AI has been one of the most exciting new and growing applications of big data and Apache Spark. But AI is not feasible without processing big data at scale. Nor does it catalyze rapid development for developers without making AI development frameworks easier to all. We want to address the “99% versus the 1% problem,” as Databricks’ EMEA VP David Wyatt explains AI has “‘one percent problem’—and how will this affect business.”
And to embrace AI, we renamed and expanded Spark Summit to Spark + AI Summit, to include all aspects of AI.
Year of Community Contributions and Collaboration
Last year, the Spark community released Apache Spark 2.2. And at the Spark Summit in San Francisco, we announced two open-source initiatives: Deep Learning Pipelines and production-ready Structured Streaming.
Python big data practitioners were happy that they could simply install PySpark using
pip install pyspark, and start hacking away. Other notable community contributions and collaborative efforts were Vectorized UDFs in PySpark and Developing Custom Machine Learning Algorithms in Pyspark.
Lastly, a joint effort between Databricks and Spark community led to the Cost Based Optimizer in Apache Spark 2.2.
That we can achieve so much together is a constant reminder to us that innovation is a result of collaboration, not isolation. That we have continued to innovate with the community affirms our enduring commitment. In that communal spirit, we will continue the year 2018 with the release of Apache Spark 2.3, with contributions both from the Apache Spark community and Databricks.

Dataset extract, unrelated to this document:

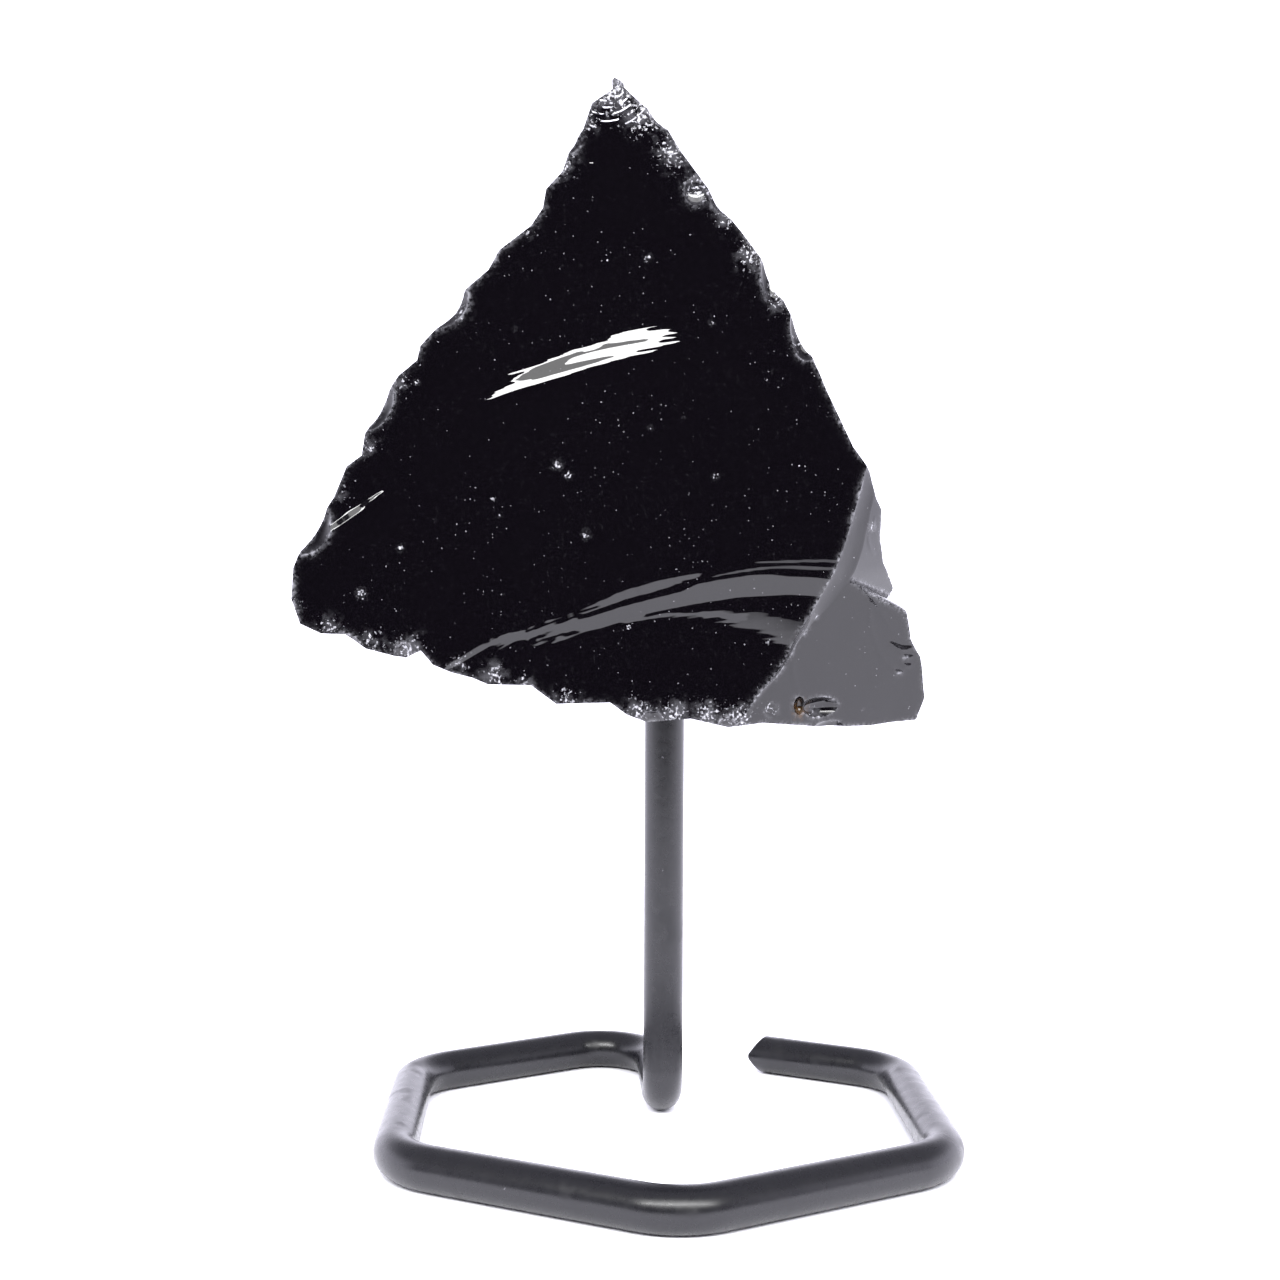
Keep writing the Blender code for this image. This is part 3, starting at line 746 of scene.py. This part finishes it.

We will continue to expand and promote Spark community globally. We want to thank the Spark community for the hard work in advocating at Apache Spark Meetups and sharing best practices at big data conferences, some leading to valuable code contributions.
For 2018 and beyond 2020, we foresee Spark playing an integral and unifying role in democratizing AI, with Databricks ensuring that Deep Learning frameworks integrate with Spark and on Databricks’ Unified Analytics Platform.
So embrace and welcome the dawn of the New Year 2018 as we do and ignite your Sparks!